◆ **Data provided**
━━━━
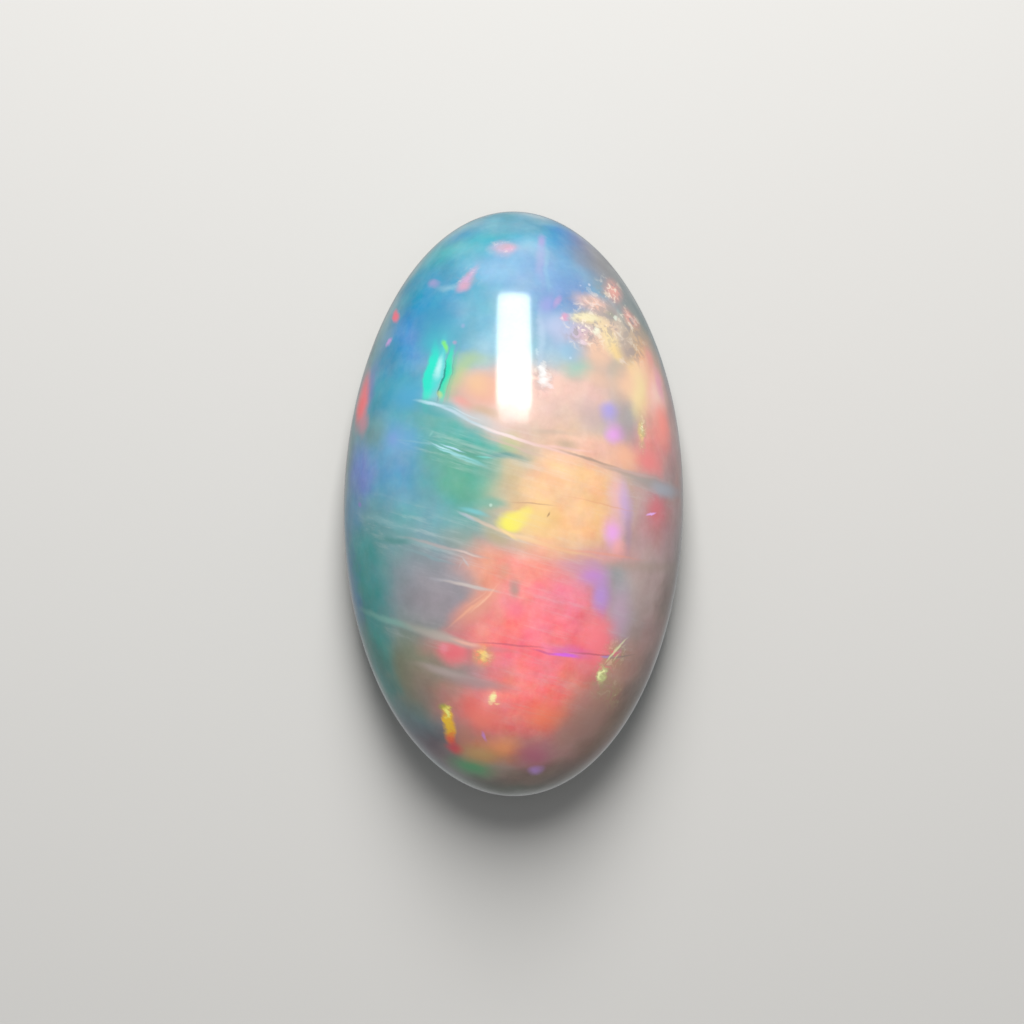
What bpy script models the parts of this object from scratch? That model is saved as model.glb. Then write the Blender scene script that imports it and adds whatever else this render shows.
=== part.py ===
"""Polished oval opal cabochon: one stone with a flat base, a rounded lower edge and a high dome.

+X is across the stone, +Y along it and +Z up; the origin is under its middle, on the base.
"""

import math

import bmesh
import bpy

# Driving dimensions, in metres
LENGTH = 0.0180
WIDTH = 0.01045
HEIGHT = 0.0066
GIRDLE_HEIGHT = 0.0013
BASE_SHARE = 0.80

# How full the dome's section is: 2 is a plain ellipse, and more is squarer at the shoulders
DOME_FULLNESS = 2.15

# A stone cut by hand is not a perfect oval: slow waves round its outline, as shares of its radius
THREE_LOBES = -0.0024
FOUR_LOBES = 0.0027

# Facets round the stone, and rows of them on the dome and on the rounded lower edge
FACETS_AROUND = 96
DOME_ROWS = 26
LOWER_ROWS = 8

# The milky body colour between the flashes, and the polish
BODY_COLOUR = (0.42, 0.55, 0.58, 1.0)
POLISH_ROUGHNESS = 0.06
OPAL_IOR = 1.45


def clear_scene():
    """Remove every object, so that the stone stands alone."""
    for thing in list(bpy.data.objects):
        bpy.data.objects.remove(thing, do_unlink=True)


def opal_material():
    """Polished opal, seen as one pale blue-green body colour."""
    opal = bpy.data.materials.new("polished_opal")
    opal.use_nodes = True
    shader = opal.node_tree.nodes["Principled BSDF"]
    shader.inputs["Base Color"].default_value = BODY_COLOUR
    shader.inputs["Roughness"].default_value = POLISH_ROUGHNESS
    shader.inputs["Metallic"].default_value = 0.0
    shader.inputs["IOR"].default_value = OPAL_IOR
    return opal


def outline_point(angle):
    """The girdle's point at this angle round the stone, counted from +X towards +Y."""
    uneven = 1 + THREE_LOBES * math.sin(3 * angle) + FOUR_LOBES * math.sin(4 * angle)
    across = WIDTH / 2 * uneven * math.cos(angle)
    along = LENGTH / 2 * uneven * math.sin(angle)
    return across, along


def section_point(row):
    """The outline's share and the height of one row, from the crown's top down to the base's edge."""
    if row <= DOME_ROWS:
        turn = math.pi / 2 * row / DOME_ROWS
        power = 2 / DOME_FULLNESS
        share = math.sin(turn) ** power
        height = GIRDLE_HEIGHT + (HEIGHT - GIRDLE_HEIGHT) * max(math.cos(turn), 0) ** power
    else:
        turn = math.pi / 2 * (row - DOME_ROWS) / LOWER_ROWS
        share = BASE_SHARE + (1 - BASE_SHARE) * math.cos(turn)
        height = GIRDLE_HEIGHT * (1 - math.sin(turn))
    return share, height


def stone_mesh():
    """A round ball whose rows are moved to the oval outline and the cabochon's section."""
    rows = DOME_ROWS + LOWER_ROWS + 1
    shape = bmesh.new()
    bmesh.ops.create_uvsphere(shape, u_segments=FACETS_AROUND, v_segments=rows, radius=1.0)
    for vertex in shape.verts:
        ball = vertex.co.copy()
        row = round(math.acos(max(-1.0, min(1.0, ball.z))) * rows / math.pi)
        if row == rows:
            vertex.co = (0.0, 0.0, 0.0)
            continue
        share, height = section_point(row)
        across, along = outline_point(math.atan2(ball.y, ball.x))
        vertex.co = (share * across, share * along, height)
    centre_on_origin(shape)
    bmesh.ops.recalc_face_normals(shape, faces=shape.faces)
    mesh = bpy.data.meshes.new("opal")
    shape.to_mesh(mesh)
    shape.free()
    mesh.shade_smooth()
    mesh.set_sharp_from_angle(angle=math.radians(40))
    return mesh


def centre_on_origin(shape):
    """Put the middle of the stone's length and width over the origin."""
    for axis in range(2):
        places = [vertex.co[axis] for vertex in shape.verts]
        middle = (min(places) + max(places)) / 2
        for vertex in shape.verts:
            vertex.co[axis] -= middle


clear_scene()
opal_cabochon = bpy.data.collections.new("opal_cabochon")
bpy.context.scene.collection.children.link(opal_cabochon)
stone = bpy.data.objects.new("opal", stone_mesh())
stone.data.materials.append(opal_material())
opal_cabochon.objects.link(stone)
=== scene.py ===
import math

import bmesh
import bpy
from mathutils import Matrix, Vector


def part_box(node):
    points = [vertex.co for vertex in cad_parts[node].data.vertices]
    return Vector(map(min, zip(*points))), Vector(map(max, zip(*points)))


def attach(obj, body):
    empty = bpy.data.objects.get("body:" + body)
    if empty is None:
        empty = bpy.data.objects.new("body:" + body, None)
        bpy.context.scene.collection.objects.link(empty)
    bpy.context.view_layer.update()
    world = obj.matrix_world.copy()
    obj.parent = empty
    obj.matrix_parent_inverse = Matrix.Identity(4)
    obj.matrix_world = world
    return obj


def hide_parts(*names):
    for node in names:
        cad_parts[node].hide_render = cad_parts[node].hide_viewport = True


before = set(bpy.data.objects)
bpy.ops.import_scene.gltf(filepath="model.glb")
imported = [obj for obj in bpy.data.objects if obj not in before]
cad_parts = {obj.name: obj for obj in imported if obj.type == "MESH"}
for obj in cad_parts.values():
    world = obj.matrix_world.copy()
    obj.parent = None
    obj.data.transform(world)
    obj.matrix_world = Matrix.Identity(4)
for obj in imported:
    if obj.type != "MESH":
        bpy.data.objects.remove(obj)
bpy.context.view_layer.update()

# The stone is one oval cabochon of precious opal. It was ground from the rough on a lap as a high dome
# over a thin girdle and a small flat base, and then polished all over, so its outline is very slightly
# uneven. Its surface is worked out here, closer than the solid's, from the solid's own box, in metres.
MM = 0.001
low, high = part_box("opal")
WIDTH = high[0] - low[0]
LENGTH = high[1] - low[1]
HEIGHT = high[2] - low[2]
GIRDLE_SHARE = 0.197
GIRDLE_HEIGHT = GIRDLE_SHARE * HEIGHT
BASE_SHARE = 0.80
DOME_FULLNESS = 2.15
THREE_LOBES = -0.0024
FOUR_LOBES = 0.0027
POINTS_AROUND = 256
DOME_ROWS = 96
LOWER_ROWS = 28


def outline_point(angle):
    """The girdle's outline at this angle: an ellipse with a trace of unevenness."""
    uneven = 1 + THREE_LOBES * math.sin(3 * angle) + FOUR_LOBES * math.sin(4 * angle)
    return WIDTH / 2 * uneven * math.cos(angle), LENGTH / 2 * uneven * math.sin(angle)


def section_point(row):
    """Share of the outline and height of a row, from the dome's top to the girdle and on to the base."""
    if row <= DOME_ROWS:
        turn = math.pi / 2 * row / DOME_ROWS
        power = 2 / DOME_FULLNESS
        share = math.sin(turn) ** power
        height = GIRDLE_HEIGHT + (HEIGHT - GIRDLE_HEIGHT) * max(math.cos(turn), 0) ** power
    else:
        turn = math.pi / 2 * (row - DOME_ROWS) / LOWER_ROWS
        share = BASE_SHARE + (1 - BASE_SHARE) * math.cos(turn)
        height = GIRDLE_HEIGHT * (1 - math.sin(turn))
    return share, height


# A ball's rows become the stone's rows. Its lowest point becomes the middle of the flat base.
rows = DOME_ROWS + LOWER_ROWS + 1
shape = bmesh.new()
bmesh.ops.create_uvsphere(shape, u_segments=POINTS_AROUND, v_segments=rows, radius=1.0)
for vertex in shape.verts:
    ball = vertex.co.copy()
    row = round(math.acos(max(-1.0, min(1.0, ball.z))) * rows / math.pi)
    if row == rows:
        vertex.co = (0.0, 0.0, 0.0)
        continue
    share, height = section_point(row)
    across, along = outline_point(math.atan2(ball.y, ball.x))
    vertex.co = (share * across, share * along, height)
for axis in range(2):
    places = [vertex.co[axis] for vertex in shape.verts]
    middle = (min(places) + max(places)) / 2
    for vertex in shape.verts:
        vertex.co[axis] -= middle

stone_mesh = bpy.data.meshes.new("opal_stone")
shape.to_mesh(stone_mesh)
shape.free()
stone_mesh.shade_smooth()
stone = bpy.data.objects.new("opal_stone", stone_mesh)
bpy.context.scene.collection.objects.link(stone)
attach(stone, "root")
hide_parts("opal")

# Precious opal shows fire: sheets and flecks of pure colour at many depths in clear, milky silica. Here
# it is the stone's own colour, laid on as soft patches in the dome, layer over layer; a few of the layers
# are painted light instead: a glint and a glow beside the long highlight, and a pale rim low on the sides.
# First come the groups that every layer is made with, each with its sockets named.
FLOAT, VECTOR, COLOUR = "NodeSocketFloat", "NodeSocketVector", "NodeSocketColor"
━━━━
◆ **What to do**
Can you write out the lines above, from the first one through the one containing "a high dome.", exactly as they appear and nothing more?

◆ **Complete answer**
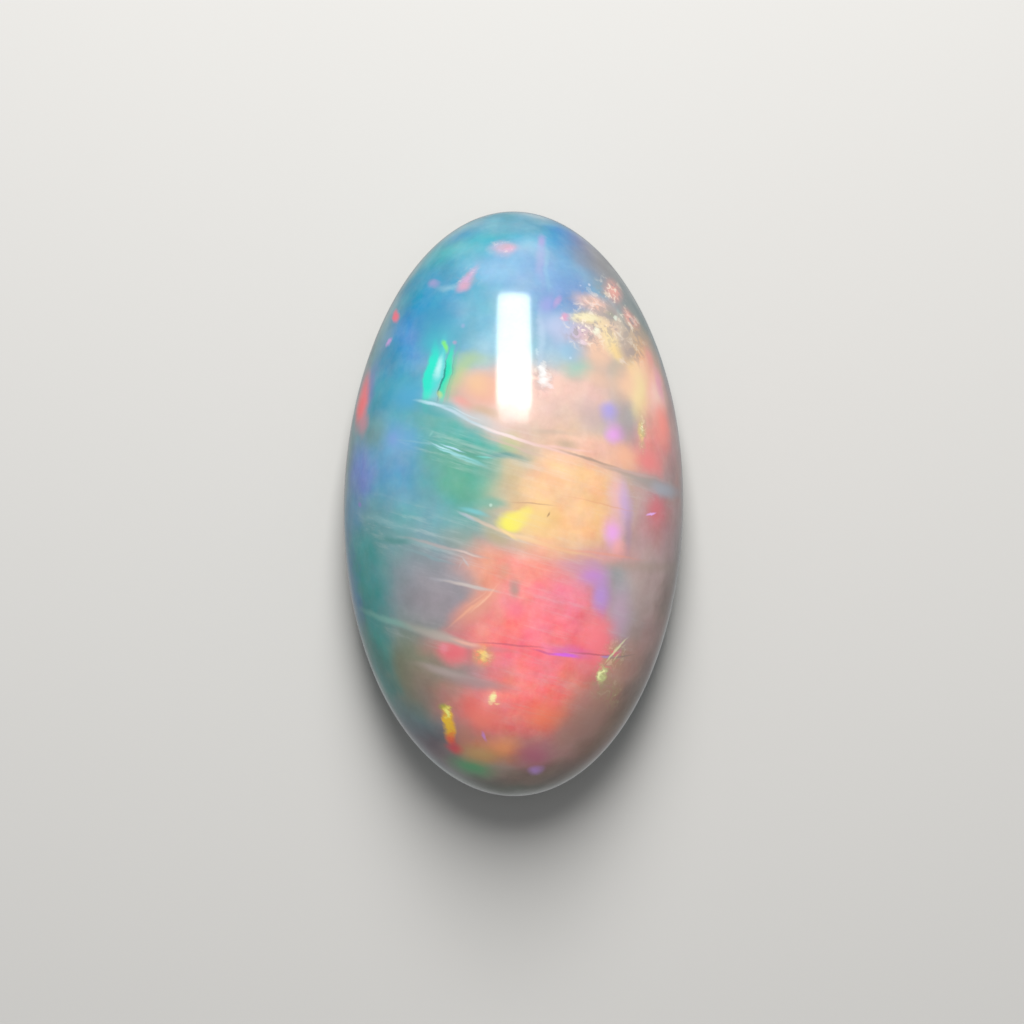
What bpy script models the parts of this object from scratch? That model is saved as model.glb. Then write the Blender scene script that imports it and adds whatever else this render shows.
=== part.py ===
"""Polished oval opal cabochon: one stone with a flat base, a rounded lower edge and a high dome.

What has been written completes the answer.